Murphy has been a key part of the 22-year-old’s rise, passing on the learnings from his own legendary career as a fast but emotional talent.
The four-time Bathurst 1000 winner said Wood was already “bouncing” back within hours of Sunday’s disappointment, in which a late-race failure cost him the JR Trophy.
“It’s something we worked on and talked a lot about after Bathurst and some other races last year,” Murphy explained to Speedcafe.
“It’s massively disappointing but I think he sees the bigger picture around it. The way he’s dealing with it is actually really positive and mature.”
Murphy conceded Sunday was probably the biggest blow yet, given an engine issue suffered while running second at Bathurst last year occurred with 22 laps still remaining and in unpredictable wet conditions.
There’s been a litany of other mechanical setbacks during Wood’s two-and-a-bit seasons as a Supercars Championship driver with Walkinshaw to date.
The team’s introduction of the new Toyota Supra package this season was always likely to lead to more such heartache.
Murphy was part of the post-race meeting in Walkinshaw’s shipping container on Sunday that involved Wood, teammate Chaz Mostert and other team members.
“This is one moment. Yeah, it’s shit, but think about what the team has actually done in such a short period of time,” Murphy continued.
“You need to do that sometimes because this sport is the best of the best and it’s the shittiest of the shittiest.

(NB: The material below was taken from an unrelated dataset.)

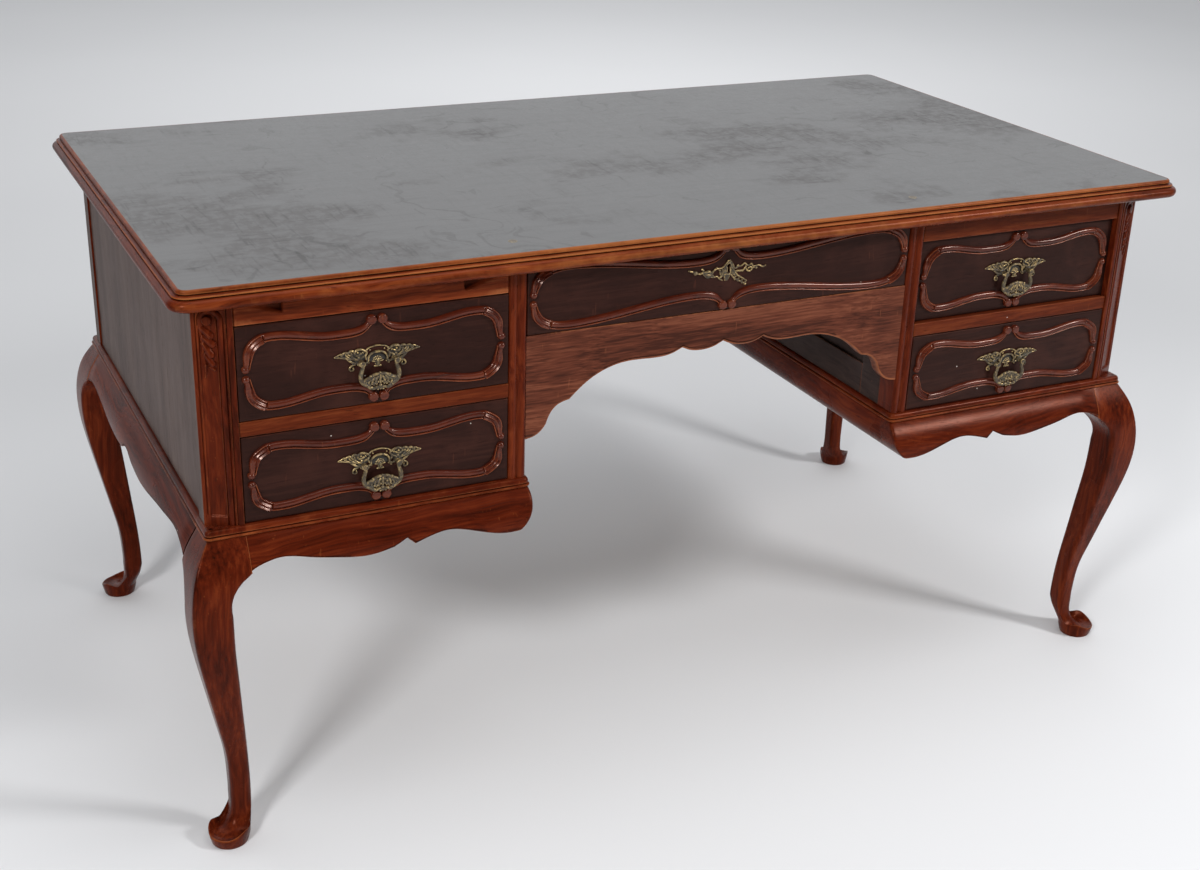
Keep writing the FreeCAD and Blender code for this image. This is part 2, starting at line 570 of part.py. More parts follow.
def make_panels(side, side_name):
    outer_x = HALF_LENGTH - PANEL_RECESS
    outer = block((outer_x - PANEL_THICKNESS, outer_x), (-POST_INNER_Y, POST_INNER_Y), (BASE_TOP, TOP_UNDER))
    save("%s_side_panel" % side_name, flipped(outer, side))
    reach = HALF_DEPTH - INNER_POST_DEPTH
    frame = block((HALF_KNEEHOLE, HALF_KNEEHOLE + FRAME_THICKNESS), (-reach, reach), (BASE_TOP, TOP_UNDER))
    hole = (-reach + FRAME_MEMBER, reach - FRAME_MEMBER)
    hole_z = (BASE_TOP + FRAME_MEMBER, TOP_UNDER - FRAME_MEMBER)
    through = (HALF_KNEEHOLE - CUT_MARGIN, HALF_KNEEHOLE + FRAME_THICKNESS + CUT_MARGIN)
    frame = frame.cut(block(through, hole, hole_z))
    setback = (FRAME_THICKNESS - FRAME_PANEL_THICKNESS) / 2
    panel_x = HALF_KNEEHOLE + setback
    panel = block((panel_x, panel_x + FRAME_PANEL_THICKNESS), hole, hole_z)
    save("%s_inner_panel" % side_name, flipped(frame, side), flipped(panel, side))
    back = block((BAY_INNER, BAY_OUTER), (BACK_FACE_Y - PANEL_THICKNESS, BACK_FACE_Y), (BASE_TOP, TOP_UNDER))
    save("%s_back_panel" % side_name, flipped(back, side))


def make_rails_and_boards():
    bay = (BAY_INNER, BAY_OUTER)
    rail_y = (FACE_Y, FACE_Y + RAIL_DEPTH)
    board_y = (FACE_Y + RAIL_DEPTH, BACK_FACE_Y - PANEL_THICKNESS)
    mid_rail = block(bay, rail_y, (LOWER_TOP, UPPER_FLOOR))
    top_rail = block(bay, rail_y, (UPPER_TOP, TOP_UNDER))
    save("front_rails", top_rail, mid_rail, flipped(mid_rail, LEFT))
    board = block(bay, board_y, (UPPER_FLOOR - BOARD_THICKNESS, UPPER_FLOOR))
    bottom = block((HALF_KNEEHOLE + APRON_BACKING, BAY_OUTER), (-APRON_BACK, APRON_BACK),
                   (BASE_TOP - BOTTOM_THICKNESS, BASE_TOP))
    save("dust_boards", board, flipped(board, LEFT), bottom, flipped(bottom, LEFT))
    runner_y = (FACE_Y + FRONT_THICKNESS + SLIDE_RUNNER_SET_BACK, BACK_FACE_Y - PANEL_THICKNESS)
    runner_z = (UPPER_TOP - RUNNER_HEIGHT, UPPER_TOP)
    runners = [block((BAY_INNER, BAY_INNER + RUNNER_WIDTH), runner_y, runner_z),
               block((BAY_OUTER - RUNNER_WIDTH, BAY_OUTER), runner_y, runner_z)]
    save("slide_runners", *[flipped(r, LEFT) for r in runners])
    centre_y = (FACE_Y + FRONT_THICKNESS, -FACE_Y - FRONT_THICKNESS)
    runner = block((HALF_KNEEHOLE - CENTRE_RUNNER_WIDTH, HALF_KNEEHOLE), centre_y,
                   (CENTRE_FLOOR - CENTRE_RUNNER_HEIGHT, CENTRE_FLOOR))
    save("centre_runners", runner, flipped(runner, LEFT))


# ---- drawers ----

def make_box(x_pair, y_start, z_floor, height):
    """Two sides, a back between them and a bottom held between all three, as separate boards."""
    x_low, x_high = min(x_pair) + BOX_GAP, max(x_pair) - BOX_GAP
    y_end = y_start + BOX_DEPTH
    z_pair = (z_floor + RUNNING_GAP, z_floor + RUNNING_GAP + height)
    inner = (x_low + BOX_WALL, x_high - BOX_WALL)
    under = z_pair[0] + BOX_BOTTOM_UP
    return [
        block((x_low, inner[0]), (y_start, y_end), z_pair),
        block((inner[1], x_high), (y_start, y_end), z_pair),
        block(inner, (y_end - BOX_WALL, y_end), z_pair),
        block(inner, (y_start, y_end - BOX_WALL), (under, under + BOX_BOTTOM)),
    ]


def strip_quarter(half_width, half_height, dip):
    """One of the four raised strips round a drawer front: path and end knobs in the front's upper right."""
    gap = BALL_RADIUS + BALL_SPACING / 2
    rise = half_height - dip

    def at(u, v):
        return Vector(u, 0, v)
    ends = [at(gap, half_height), at(half_width, gap)]
    path = curve([
        ends[0], at(gap + 0.09 * half_width, half_height - 0.7 * dip), at(0.30 * half_width, rise),
        at(0.55 * half_width, rise + 0.25 * dip), at(half_width - STRIP_SHOULDER, half_height - 0.3 * dip),
        at(half_width - 0.45 * STRIP_SHOULDER, half_height - 0.55 * dip),
        at(half_width - 0.24 * STRIP_SHOULDER, 0.62 * half_height),
        ends[1],
    ])
    tangent = path.tangentAt(path.FirstParameter)
    across = tangent.cross(Vector(0, 1, 0))
    proud = Vector(0, -STRIP_RADIUS, 0)
    left = ends[0] + across * STRIP_RADIUS
    right = ends[0] - across * STRIP_RADIUS
    section = Part.Wire([arc(left, ends[0] + proud, right), line(right, left)])
    strip = Part.Wire([path]).makePipeShell([section], True, False)
    knobs = [Part.makeSphere(BALL_RADIUS, end) for end in ends]
    front_half = block((0, half_width + 2 * BALL_RADIUS), (-2 * BALL_RADIUS, 0), (0, half_height + 2 * BALL_RADIUS))
    return strip.fuse([k.common(front_half) for k in knobs])


def make_strips(middle, half_width, half_height, dip):
    quarter = strip_quarter(half_width, half_height, dip)
    strips = []
    for sx in (LEFT, RIGHT):
        for sz in (1, -1):
            strip = flipped(flipped(quarter, sx), sz, Vector(0, 0, 1))
            strips.append(strip.translated(middle))
    return strips


def make_plate(middle):
    """Handle plate with an outline that narrows to a tip at each side, and its two posts."""
    half_w, half_h = PLATE_WIDTH / 2, PLATE_HEIGHT / 2

    def at(u, v):
        return Vector(u * half_w, 0, v * half_h)
    rim = [at(0, 1.05), at(0.28, 0.75), at(0.5, 0.35), at(1.0, 0.25), at(0.62, -0.2), at(0.5, -0.8),
           at(0.2, -0.75), at(0, -0.9)]
    right = curve(rim)
    outline = [right, right.mirror(ORIGIN, Vector(1, 0, 0))]
    plate = extruded(outline, Vector(0, -PLATE_THICKNESS, 0)).translated(middle)
    posts = []
    pivot_z = middle.z - PIVOT_DROP
    for side in (LEFT, RIGHT):
        root = Vector(middle.x + side * PIVOT_SPAN / 2, middle.y - PLATE_THICKNESS, pivot_z)
        length = PIVOT_STANDOFF - PLATE_THICKNESS + POST_RADIUS
        post = Part.makeCylinder(POST_RADIUS, length, root, Vector(0, -1, 0))
        hole = Part.makeCylinder(PIN_RADIUS + PIN_CLEARANCE, 4 * POST_RADIUS,
                                 Vector(root.x - 2 * POST_RADIUS, middle.y - PIVOT_STANDOFF, pivot_z),
                                 Vector(1, 0, 0))
        posts.append(post.cut(hole))
    return [plate] + posts


def make_bail(middle):
    """The swinging bail: a bow of round bar with a pin at each end that turns in a post."""
    pivot = Vector(middle.x, middle.y - PIVOT_STANDOFF, middle.z - PIVOT_DROP)
    arm = PIVOT_SPAN / 2 + POST_RADIUS + BAIL_SIDE_GAP + BAIL_RADIUS
    points = [Vector(arm, 0, 0), Vector(arm + BAIL_FLARE, 0, -0.35 * BAIL_DROP),
              Vector(0.62 * arm, 0, -0.86 * BAIL_DROP), Vector(0, 0, -BAIL_DROP)]
    points += [Vector(-p.x, 0, p.z) for p in reversed(points[:-1])]
    path = curve(points)
    ring = Part.Wire([Part.makeCircle(BAIL_RADIUS, points[0], path.tangentAt(path.FirstParameter))])
    bow = Part.Wire([path]).makePipeShell([ring], True, False)
    ends = []
    for side in (LEFT, RIGHT):
        ends.append(Part.makeSphere(BAIL_RADIUS, Vector(side * arm, 0, 0)))
        pin_length = 2 * POST_RADIUS + BAIL_SIDE_GAP + BAIL_RADIUS
        ends.append(Part.makeCylinder(PIN_RADIUS, pin_length, Vector(side * arm, 0, 0), Vector(-side, 0, 0)))
    return bow.fuse(ends).removeSplitter().translated(pivot)


def make_drawer(name, side, z_pair, box_height, set_back):
    x_pair = (side * BAY_INNER, side * BAY_OUTER)
    face_y = FACE_Y + set_back
    front = block((x_pair[0] + side * FRONT_GAP, x_pair[1] - side * FRONT_GAP),
                  (face_y, face_y + FRONT_THICKNESS), (z_pair[0] + FRONT_GAP, z_pair[1] - FRONT_GAP))
    middle = Vector(side * BAY_MIDDLE, face_y, sum(z_pair) / 2)
    save(name + "_front", front)
    save(name + "_box", *make_box(x_pair, face_y + FRONT_THICKNESS, z_pair[0], box_height))
    half_width = (BAY_OUTER - BAY_INNER) / 2 - STRIP_SIDE_MARGIN
    half_height = (z_pair[1] - z_pair[0]) / 2 - STRIP_TOP_MARGIN
    save(name + "_mouldings", *make_strips(middle, half_width, half_height, STRIP_DIP))
    save(name + "_handle", *make_plate(middle))
    save(name + "_bail", make_bail(middle))


def make_keyhole(middle):
    """What a keyhole takes away: a round hole with a slot under it, from the escutcheon through the front."""
    back = FRONT_THICKNESS + CUT_MARGIN
    eye = Part.makeCylinder(KEYHOLE_RADIUS, back + ESCUTCHEON_THICKNESS + CUT_MARGIN,
                            middle + Vector(0, back, 0), Vector(0, -1, 0))
    slot = block((-KEYHOLE_RADIUS / 2, KEYHOLE_RADIUS / 2), (middle.y + back, middle.y - CUT_MARGIN),
                 (middle.z - KEYHOLE_DROP, middle.z))
    return eye.fuse(slot)


def make_escutcheon(middle):
    half_w, half_h = ESCUTCHEON_WIDTH / 2, ESCUTCHEON_HEIGHT / 2

    def at(u, v):
        return middle + Vector(u * half_w, 0, v * half_h)
    rim = [at(0, 0.75), at(0.3, 0.3), at(1, -0.05), at(0.45, -0.35), at(0.52, -1), at(0.15, -0.7), at(0, -0.8),
           at(-0.3, -0.55), at(-1, -0.15), at(-0.4, 0.3)]
    return extruded(polygon(rim), Vector(0, -ESCUTCHEON_THICKNESS, 0))


def make_centre_drawer():
    x_pair = (-HALF_KNEEHOLE, HALF_KNEEHOLE)
    z_pair = (CENTRE_FLOOR, TOP_UNDER)
    middle = Vector(0, FACE_Y, sum(z_pair) / 2)
    front = block((x_pair[0] + FRONT_GAP, x_pair[1] - FRONT_GAP), (FACE_Y, FACE_Y + FRONT_THICKNESS),
                  (z_pair[0] + FRONT_GAP, z_pair[1] - FRONT_GAP))
    key = middle + Vector(0, 0, KEYHOLE_UP)
    keyhole = make_keyhole(key)
    save("centre_drawer_front", front.cut(keyhole))
    save("centre_drawer_box", *make_box(x_pair, FACE_Y + FRONT_THICKNESS, CENTRE_FLOOR, CENTRE_BOX_HEIGHT))
    half_width = HALF_KNEEHOLE - CENTRE_STRIP_SIDE_MARGIN
    half_height = CENTRE_BAY / 2 - CENTRE_STRIP_TOP_MARGIN
    save("centre_drawer_mouldings", *make_strips(middle, half_width, half_height, CENTRE_STRIP_DIP))
    save("centre_drawer_escutcheon", make_escutcheon(key).cut(keyhole))
    lock_y = FACE_Y + FRONT_THICKNESS
    lock_top = z_pair[1] - FRONT_GAP
    save("centre_drawer_lock", block((-LOCK_WIDTH / 2, LOCK_WIDTH / 2), (lock_y, lock_y + LOCK_THICKNESS),
                                     (lock_top - LOCK_HEIGHT, lock_top)))


def make_writing_slide():
    """A pull-out leaf over the left drawers; a scoop for the fingers is cut into each end of its front strip."""
    x_pair = (-BAY_INNER - FRONT_GAP, -BAY_OUTER + FRONT_GAP)
    z_pair = (UPPER_TOP + RUNNING_GAP, TOP_UNDER - SLIDE_TOP_GAP)
    strip = block(x_pair, (FACE_Y, FACE_Y + FRONT_THICKNESS), z_pair)
    for end in x_pair:
        inward = math.copysign(SCOOP_LENGTH, -BAY_MIDDLE - end)
        strip = strip.cut(block((end, end + inward), (FACE_Y - CUT_MARGIN, FACE_Y + SCOOP_DEPTH),
                                (z_pair[1] - SCOOP_HEIGHT, z_pair[1] + CUT_MARGIN)))
    leaf = block(x_pair, (FACE_Y + FRONT_THICKNESS, FACE_Y + FRONT_THICKNESS + SLIDE_DEPTH),
                 (z_pair[0], z_pair[0] + SLIDE_LEAF))
    save("writing_slide_front", strip)
    save("writing_slide_leaf", leaf)


def main():
    os.makedirs("parts", exist_ok=True)
    make_top()
    make_posts_and_legs()
    for side, side_name in ((LEFT, "left"), (RIGHT, "right")):
        make_aprons(side, side_name)
        make_panels(side, side_name)
        upper_set_back = LOOSE_DRAWER_SET_BACK if side == RIGHT else 0
        make_drawer(side_name + "_upper_drawer", side, (UPPER_FLOOR, UPPER_TOP), UPPER_BOX_HEIGHT, upper_set_back)
        make_drawer(side_name + "_lower_drawer", side, (BASE_TOP, LOWER_TOP), LOWER_BOX_HEIGHT, 0)
    make_kneehole_aprons()
    make_rails_and_boards()
    make_centre_drawer()
    make_writing_slide()


main()
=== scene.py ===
# %% [markdown]
# # A captain's desk, dressed
# The desk's solids come ready made from the part file. This lesson loads them as a fixed frame and then
# builds everything the eye looks for around them: carved posts, swelling aprons, cast brass, old polish
# and a scuffed writing top.

# %% Load the frame
import json
import math
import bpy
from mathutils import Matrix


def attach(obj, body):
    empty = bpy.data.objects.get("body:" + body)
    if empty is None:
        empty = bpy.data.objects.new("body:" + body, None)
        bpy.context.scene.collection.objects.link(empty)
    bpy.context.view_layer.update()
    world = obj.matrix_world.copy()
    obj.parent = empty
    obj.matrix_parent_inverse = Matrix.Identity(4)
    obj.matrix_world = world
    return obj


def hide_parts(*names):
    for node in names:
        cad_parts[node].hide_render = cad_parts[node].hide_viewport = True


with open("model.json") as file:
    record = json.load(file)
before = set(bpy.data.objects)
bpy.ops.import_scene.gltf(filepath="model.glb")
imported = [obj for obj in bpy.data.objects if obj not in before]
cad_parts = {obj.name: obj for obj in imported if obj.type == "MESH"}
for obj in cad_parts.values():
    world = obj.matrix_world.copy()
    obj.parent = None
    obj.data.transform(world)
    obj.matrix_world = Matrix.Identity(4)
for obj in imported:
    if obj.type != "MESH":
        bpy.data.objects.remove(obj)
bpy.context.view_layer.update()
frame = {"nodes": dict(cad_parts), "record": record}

import zlib
import bmesh
import bpy
import numpy as np
from mathutils import Matrix

NODES = frame["nodes"]
MM = 0.001
print("nodes in the frame:", len(NODES))

# %% [markdown]
# ## Where we stand
# The desk is seen from its left front corner, a little above. A camera can be placed by eye, or by three
# plain angles: turned to the right (yaw), tipped down (pitch) and held slightly crooked (roll). Angles are
# used here, because a matrix built from them can be read and changed one at a time.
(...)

“But we’re not the first ones. It’s gonna happen again. You’re not alone. You’re not unique. You’re not being picked on. It’s just the way the cookie goddamn crumbles.
“I say this from the learnings that I wish someone had actually thrust in my face plenty of times back in the day and put it in perspective.
“You lose the perspective, because you are in your bubble. You’re tied into you, but there’s a whole lot of other shit going on outside that and sometimes it works for you, sometimes it doesn’t.
“We’ve got so much more to achieve. So if you put your heads down, you’re not going to recover fast and you’re not going to move forward to the next one.”
Murphy praised Wood’s handling of the entire NZ double-header, during which he was under the spotlight like never before.
The period included a maiden pole and win for Toyota. as well as the announcement of a contract extension that will take Wood’s tenure at Walkinshaw beyond 2027.
Murphy added that the “learnings are enormous” for the whole team out of the weekend’s emotional rollercoaster.
“The big job is actually unravelling it all, actually pinpointing moments and just deciphering the trajectory, what was right, what was wrong, trying to fix it moving forward,” he said.
“That’s what everyone’s going to do. We just had something torn away at the end of it all. So we are unique in that situation, but other people have had other things that have also unravelled for them.
“You’ve just got to not feel sorry for yourself.”
Wood will be back in action next weekend at Queensland Raceway, making his TA2 debut in the 2 Days of Thunder event alongside Walkinshaw Academy driver Pip Casabene.